Comment voyez-vous votre marché évoluer dans les cinq à 10 ans ?
F.G. On est quand même dans une période où les problématiques de RSE et d’environnement génèrent une grande agitation, de nombreux investissements avec beaucoup de communication, mais aussi de réelles démarches de fond qui interrogent sur la notion même d’innovation. Par exemple, comment valoriser des assets industriels dans un monde décarboné ? Certainement par une approche plus systémique, plus responsable et plus durable. Nous sommes là pour aider les entreprises à se transformer avec beaucoup d’opérationnalité, avec une chaîne de valeur et un écosystème faciles à appréhender. Ce sont des points clés pour tangibiliser. On constate également que la dimension éthique dans le design va grandissante. Par conséquent, on va poursuivre notre route de conception de solutions pour accompagner la pérennité des entreprises. 

Quelles sont vos ambitions de développement ?
P.D. On ne fait pas du design pour faire de la com ou pour gagner des appels d’offres. Nous sommes totalement indépendants et c’est bien la preuve la preuve de notre implication. Notre marché est en croissance et les enjeux de transformation sont prioritaires aujourd’hui. Nous voulons être un acteur significatif de du marché et notre développement, que nous souhaitons organique, devrait suivre la tendance de ce marché. Pour information, nous sommes 30 personnes actuellement et réalisons un chiffre d’affaires de quatre millions d’euros. 

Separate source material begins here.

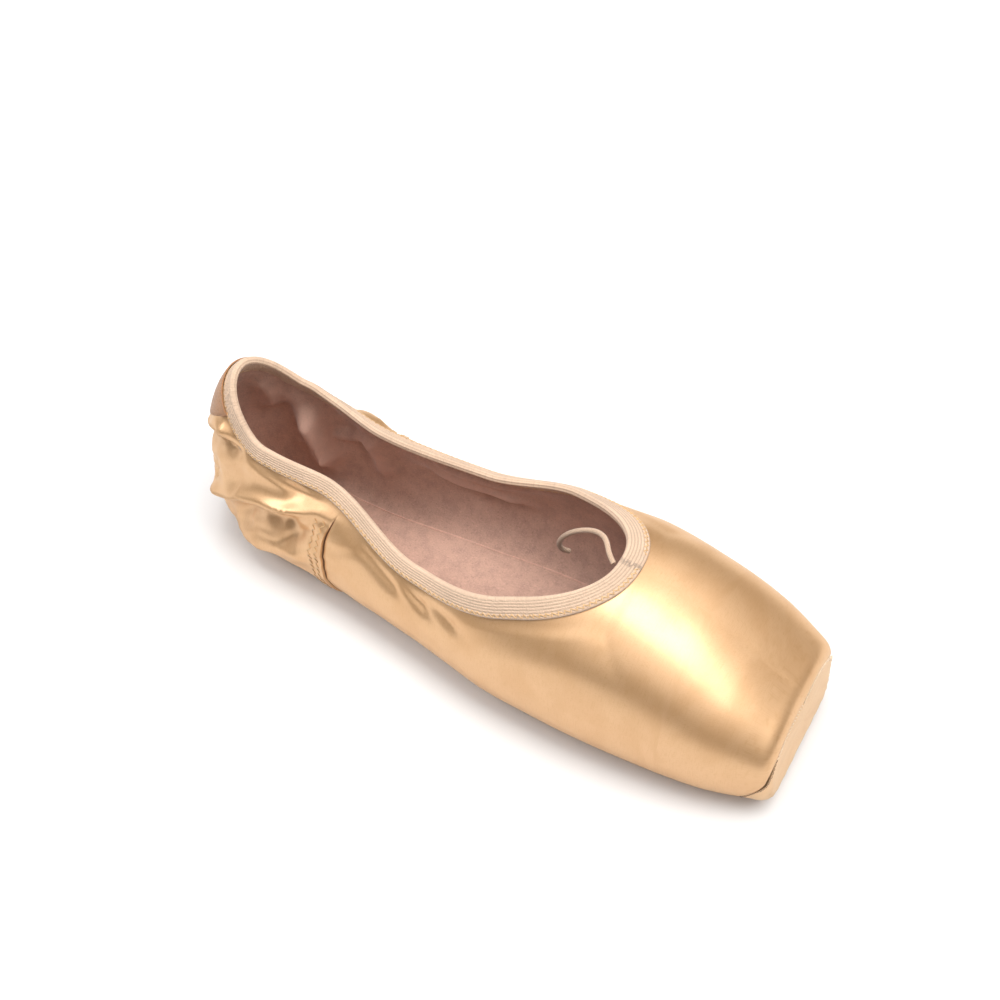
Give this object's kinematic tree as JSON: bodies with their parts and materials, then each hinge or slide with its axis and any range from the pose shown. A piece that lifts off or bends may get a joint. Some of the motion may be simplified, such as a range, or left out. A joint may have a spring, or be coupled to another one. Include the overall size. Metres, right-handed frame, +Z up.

Un message pour terminer ?
P.D. Ce qui nous relie chez Supper, et qui fait que l’on se bat tous les jours, c’est cette volonté d’aider nos clients à se transformer pour tirer le marché. Notre quotidien peut être proche d’un pilotage de projets tel que l’on peut le voir dans d’autres grosses structures, mais nous, on est sur un autre terrain que l’IT ! On a des méthodes de consulting mais jamais on ne se présentera comme une boîte de consulting. C’est comme la com : on ne peut pas tout régler par la com. C’est par la preuve que les choses marchent. Et là, le design est ultra performant, loin devant le consulting et la com.